While Waterloo was a clean sweep of conversion, Stockwell has to be done piecemeal, making the changeover harder. Electric charging points have to go in the right place; you put them in one corner of the garage, and it might look neat and tidy, but when you need to get your electric buses out on their route, you've suddenly got 10 hybrid buses blocking them in. Its' all one big jigsaw puzzle.

"You've got to say to yourself what's it going to look like in 10 years time?' and then work backwards," says Harrington.

Mayor of London Sadiq Khan wants all buses to be zero-emission by 2034. Image: Greater London Authority

And charging up a bus isn't as simple as plugging in your phone. There's inductive, conductive, overnight, opportunity, and fuel cell hydrogen charging to choose from. "No answer is right for anyone," says Harrington.

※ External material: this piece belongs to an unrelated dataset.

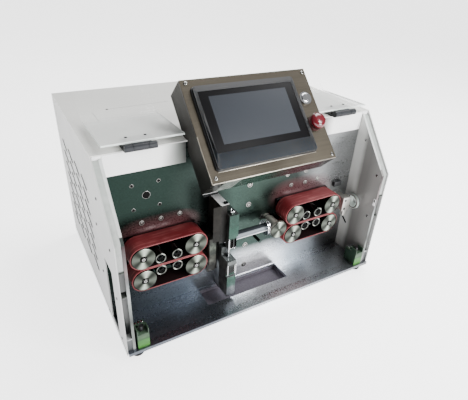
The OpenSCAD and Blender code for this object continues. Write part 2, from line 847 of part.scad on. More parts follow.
// Guide column of the blade head: the body over the wire, its cap, the stay behind the
// wire, the rail that both tool blocks slide on, and the block under the inlet guide
cap_t = 3;
cap_out = 2;
cap_front = 7.5;
stay_d = 12;
stay_z0 = 60;
seat_d = 31;
seat_h = 24;
module head_column() {
  x0 = head_x - column_t / 2;
  z0 = wire_z + column_over;
  color([0.3, 0.31, 0.31]) placed() {
    translate([x0, column_y0, z0])
      cube([column_t, column_y1 - column_y0, column_top - cap_t - z0]);
    translate([x0 - cap_out, column_y0 - cap_front, column_top - cap_t])
      cube([column_t + cap_out, column_y1 - column_y0 + cap_front, cap_t]);
    translate([x0, column_y1 - stay_d, stay_z0]) cube([column_t, stay_d, z0 - stay_z0 + over]);
    translate([column_x1 - over, rail_y, z0])
      cube([rail_t + over, column_y1 - rail_y, upper_z1 + blade_travel - z0]);
    translate([column_x1, rail_y, rail_z0])
      cube([rail_t, column_y1 - rail_y, z0 - rail_z0 + over]);
    translate([guide_x, column_y1 - seat_d, guide_z0 - gap - seat_h])
      cube([x0 - guide_x + over, seat_d, seat_h]);
  }
}

// Groove of a tool block for the column's rail, and the slot for its blade
module tool_cuts(z0, z1) {
  translate([tool_x0 - over, rail_y - gap, z0 - over])
    cube([rail_t + over, tool_y0 + tool_d - rail_y + gap + over, z1 - z0 + 2 * over]);
}

// Upper tool block with the blade clamp in front and a socket screw on top
clamp_z0 = 139;
clamp_d = 13;
clamp_in = 3;
tool_screw_r = 5;
tool_screw_h = 4;
module upper_tool() {
  color([0.34, 0.37, 0.36]) placed()
    difference() {
      union() {
        translate([tool_x0, tool_y0, upper_z0]) cube([tool_w, tool_d, upper_z1 - upper_z0]);
        translate([tool_x0, tool_y0, clamp_z0])
          cube([tool_w - clamp_in, clamp_d, upper_z0 - clamp_z0 + over]);
        translate([tool_x0 + tool_w / 2, tool_y0 + clamp_d / 2, upper_z1])
          cylinder(r = tool_screw_r, h = tool_screw_h);
      }
      tool_cuts(upper_z0, upper_z1);
      translate([blade_x(1) - run, blade_y0 - run, upper_z0 - over])
        cube([blade_t + 2 * run, blade_d + 2 * run, blade_seat + over]);
      translate([tool_x0 + tool_w / 2, tool_y0 + clamp_d / 2, upper_z1 + tool_screw_h / 2])
        cylinder(r = tool_screw_r / 2, h = tool_screw_h, $fn = 6);
    }
}

// Lower tool block: a step behind, a recess in front and the blade's slot
step_d = 18;
step_h = 19;
recess_z0 = 67;
recess_h = 25;
recess_d = 6;
module lower_tool() {
  color([0.34, 0.37, 0.36]) placed()
    difference() {
      union() {
        translate([tool_x0, tool_y0, lower_z0]) cube([tool_w, tool_d, lower_z1 - lower_z0]);
        translate([tool_x0, tool_y0 + tool_d - step_d, lower_z1 - over])
          cube([tool_w, step_d, step_h + over]);
      }
      tool_cuts(lower_z0, lower_z1 + step_h);
      translate([tool_x0 - over, tool_y0 - over, recess_z0])
        cube([tool_w + 2 * over, recess_d + over, recess_h]);
      translate([blade_x(-1) - run, blade_y0 - run, lower_z1 - blade_seat])
        cube([blade_t + 2 * run, blade_d + 2 * run, blade_seat + step_h + over]);
    }
}

// Blades: ground plates with a vee over the wire, the upper one right of the lower
blade_seat = 18;
blade_y0 = wire_y - blade_d / 2;
vee_w = 12;
vee_deep = 5;
blade_nip = 1;
function blade_x(up) = tool_x0 + tool_w / 2 + (up > 0 ? gap / 2 : -gap / 2 - blade_t);
module blade(up, foot) {
  side_plate(blade_x(up), blade_t) translate([blade_y0, wire_z]) scale([1, up])
    polygon([
      [0, blade_open + blade_nip], [blade_nip, blade_open], [(blade_d - vee_w) / 2, blade_open],
      [blade_d / 2, blade_open + vee_deep], [(blade_d + vee_w) / 2, blade_open],
      [blade_d - blade_nip, blade_open], [blade_d, blade_open + blade_nip],
      [blade_d, foot], [0, foot]
    ]);
}
module upper_blade() {
  color([0.8, 0.81, 0.83]) placed() blade(1, upper_z0 - wire_z + blade_seat - run);
}
module lower_blade() {
  color([0.8, 0.81, 0.83]) placed() blade(-1, wire_z - lower_z1 + blade_seat - run);
}

// Fixed post on which the conduit's hub turns, drilled across for the wire
post_collar_r = 11;
post_bore_r = 3.2;
module tube_post() {
  color([0.7, 0.71, 0.72]) placed()
    difference() {
      union() {
        bar_y(hub_x, wire_z, hub_y1 + gap, plate_y, post_collar_r);
        bar_y(hub_x, wire_z, hub_y0 + hub_disc_t + gap, plate_y, post_r);
      }
      bar_x(wire_y, wire_z, hub_x - hub_r - over, hub_x + hub_r + over, post_bore_r);
    }
}

// Turning hub with its broad front disc and the neck that takes the tube
module tube_hub() {
  color([0.72, 0.74, 0.74]) placed()
    difference() {
      union() {
        bar_y(hub_x, wire_z, hub_y0, hub_y0 + hub_disc_t, hub_disc_r);
        bar_y(hub_x, wire_z, hub_y0 + over, hub_y1, hub_r);
        bar_x(wire_y, wire_z, tube_x1, hub_x, tube_r);
      }
      bar_y(hub_x, wire_z, hub_y0 + hub_disc_t, hub_y1 + over, post_r + run);
      bar_x(wire_y, wire_z, tube_x1 - over, hub_x + hub_r + over, tube_bore_r);
    }
}

// Polished conduit tube with its flange against the hub's neck
module conduit_tube() {
  color([0.85, 0.86, 0.87]) placed()
    difference() {
      union() {
        bar_x(wire_y, wire_z, tube_x1 - tube_len, tube_x1, tube_r);
        bar_x(wire_y, wire_z, tube_x1 - flange_t, tube_x1, flange_r);
      }
      bar_x(wire_y, wire_z, tube_x1 - tube_len - over, tube_x1 + over, tube_bore_r);
    }
}

// Guide plate left of the column, with a funnel and bore for the wire
guide_t = 14;
guide_clear = 3.5;
guide_x = head_x - column_t / 2 - guide_clear - guide_t;
guide_y0 = 50;
guide_z0 = 100;
guide_z1 = 162;
guide_bore_r = 3;
funnel_r = 7;
funnel_len = 6;
module inlet_guide() {
  color([0.62, 0.62, 0.48]) placed()
    difference() {
      translate([guide_x, guide_y0, guide_z0])
        cube([guide_t, plate_y - guide_y0, guide_z1 - guide_z0]);
      bar_x(wire_y, wire_z, guide_x - over, guide_x + guide_t + over, guide_bore_r);
      translate([guide_x, wire_y, wire_z]) rotate([0, 90, 0])
        cylinder(r1 = funnel_r, r2 = guide_bore_r, h = funnel_len);
    }
}

// Clear outlet bushing in the right inner panel
bushing_r = 18;
bushing_t = 5;
bushing_bore_r = 6;
module outlet_bushing() {
  color([0.85, 0.93, 0.93, 0.6]) placed()
    difference() {
      union() {
        bar_x(wire_y, wire_z, inner_x - bushing_t, inner_x, bushing_r);
        bar_x(wire_y, wire_z, inner_x - over, panel_x, panel_hole_r - run);
      }
      bar_x(wire_y, wire_z, inner_x - bushing_t - over, panel_x + over, bushing_bore_r);
      translate([inner_x - bushing_t, wire_y, wire_z]) rotate([0, 90, 0])
        cylinder(r1 = bushing_r - bushing_t, r2 = bushing_bore_r, h = bushing_t);
    }
}

// Switch housings in the two front corners, with tabs round their plungers
tab_h = 10;
tab_t = 2;
plunger_in = 12;
function switch_x(s) = s * (inner_x - switch_side - switch_w / 2);
module switch_bodies() {
  color([0.25, 0.5, 0.3]) placed()
    for (s = [-1, 1]) translate([switch_x(s), switch_y0, base_t]) difference() {
      union() {
        translate([-switch_w / 2, 0, 0]) cube([switch_w, switch_d, switch_h]);
        for (x = [-switch_w / 2, switch_w / 2 - tab_t])
          translate([x, 0, switch_h - over]) cube([tab_t, switch_d / 2, tab_h + over]);
      }
      translate([0, plunger_in, switch_h / 2])
        cylinder(r = plunger_r + run, h = switch_h);
    }
}
switch_side = 3.5;
module plunger(s) {
  translate([switch_x(s), switch_y0 + plunger_in, base_t + switch_h / 2 + plunger_out])
    cylinder(r = plunger_r, h = switch_h / 2 + plunger_out);
}
module left_plunger() {
  color([0.8, 0.8, 0.8]) placed() plunger(-1);
}
module right_plunger() {
  color([0.8, 0.8, 0.8]) placed() plunger(1);
}

base_plate();
mounting_plate();
cabinet_shell();
rear_panel();
fascia();
left_inner_panel();
right_inner_panel();
wing_spacers();
feet();
console_box();
console_plate();
hmi_bezel();
hmi_screen();
button_ring();
start_button();
estop_collar();
estop_mushroom();
left_cover();
right_cover();
left_cover_leaf();
right_cover_leaf();
left_roof_leaf();
right_roof_leaf();
left_upper_carriage();
left_lower_block();
right_upper_carriage();
right_lower_block();
left_upper_belt();
left_lower_belt();
right_upper_belt();
right_lower_belt();
left_upper_pulley_a();
left_upper_pulley_b();
left_upper_idler_a();
left_upper_idler_b();
left_lower_pulley_a();
left_lower_pulley_b();
left_lower_idler_a();
left_lower_idler_b();
right_upper_pulley_a();
right_upper_pulley_b();
right_upper_idler_a();
right_upper_idler_b();
right_lower_pulley_a();
right_lower_pulley_b();
right_lower_idler_a();
right_lower_idler_b();
head_column();
upper_tool();
lower_tool();
upper_blade();
lower_blade();
tube_post();
tube_hub();
conduit_tube();
inlet_guide();
outlet_bushing();
switch_bodies();
left_plunger();
right_plunger();
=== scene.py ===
"""Visual model of a benchtop wire cutting and stripping machine with sixteen feed wheels.

Lengths are millimetres in the machine's own frame until a piece is made: X from the middle,
Y from the wings' front edges to the rear, Z from the underside of the base.
"""
import logging
import math
from dataclasses import dataclass
from enum import Enum
from typing import Dict, List, Optional, Sequence, Tuple

import bmesh
import bpy
import numpy as np
from mathutils import Matrix, Vector


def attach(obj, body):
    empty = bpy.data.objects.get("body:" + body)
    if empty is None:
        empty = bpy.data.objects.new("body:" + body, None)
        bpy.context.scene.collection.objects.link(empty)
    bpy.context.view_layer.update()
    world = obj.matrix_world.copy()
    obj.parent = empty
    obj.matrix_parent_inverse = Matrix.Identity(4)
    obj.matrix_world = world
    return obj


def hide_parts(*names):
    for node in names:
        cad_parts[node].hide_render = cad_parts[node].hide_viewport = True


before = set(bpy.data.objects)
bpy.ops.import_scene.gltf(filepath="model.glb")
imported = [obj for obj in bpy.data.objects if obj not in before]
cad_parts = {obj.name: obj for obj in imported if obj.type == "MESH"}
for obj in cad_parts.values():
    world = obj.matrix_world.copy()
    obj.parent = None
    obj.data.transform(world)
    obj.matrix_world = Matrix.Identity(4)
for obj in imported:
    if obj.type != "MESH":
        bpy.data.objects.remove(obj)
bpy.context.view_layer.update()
LOG = logging.getLogger("wire_machine")

Array = np.ndarray
Triple = Tuple[float, float, float]
Colour = Tuple[float, float, float]
Four = Tuple[float, float, float, float]
Spots = Sequence[Tuple[float, float]]
Material = bpy.types.Material
Socket = bpy.types.NodeSocket
MM = 0.001
ROW_SHIFT = np.array([0.0, -219.5, 14.0])  # from the machine's own frame to the CAD frame
SHARP = math.radians(32.0)  # edges sharper than this are shaded sharp
EDGE_STEPS = 3  # steps of a slab's rounded edge
EASE_STEPS = 2  # segments of a bevel
EASE_FROM = math.radians(40.0)  # edges sharper than this get a bevel
MERGE = 1e-6  # metres within which doubled corners are merged
FLAT = 0.01  # radians under which faces are joined in one
FACES_SIDE = 0.9  # cosine from which a face counts as looking to a side
LEFT_FEED_X = -186.5
RIGHT_FEED_X = 137.5


def tone(red: float, green: float, blue: float) -> Four:
    """Turns a display colour of 0 to 255 into linear light.

    Args:
        red, green, blue: The display values.
    Returns:
        Linear red, green, blue and an alpha of one.
    """
    shown = np.array([red, green, blue]) / 255.0
    light = np.where(shown <= 0.04045, shown / 12.92, ((shown + 0.055) / 1.055) ** 2.4)
    return (float(light[0]), float(light[1]), float(light[2]), 1.0)


def dimmed(light: Sequence[float], gain: float) -> Four:
    """Scales a linear colour: red, green and blue times the gain, at most one, alpha one."""
    red, green, blue = (min(1.0, part * gain) for part in light[:3])
    return (red, green, blue, 1.0)


# ---------------------------------------------------------------- shapes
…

That said, he's confident Stockwell will hit its eco-friendly targets, and even has ideas for sharing the charging facilities with other road users: "If you start talking about electrifying the whole of London's fleets, and I'm talking about things like the Royal Mail, waste disposal sites, Amazon, ambulances and police," he says, "there isn't enough power for everyone. What we need to start doing is sharing that power"

Could, for instance, refuse trucks charge up in a bus garage, while the buses are out on their routes during the day? It sounds like a sounds plan, and Harrington is already having those conversations.

The curved, concrete exterior of Stockwell bus garage, in black and white
Like a huge clam shell. Stockwell bus garage circa 1963-1970. © TfL

"The world is changing and we need to keep up with it. In fact we don't need to keep up with it, we need to be leading it," he says.

And with those words, I start to wonder... maybe Stockwell Bus Garage really is one of the most important buildings in London.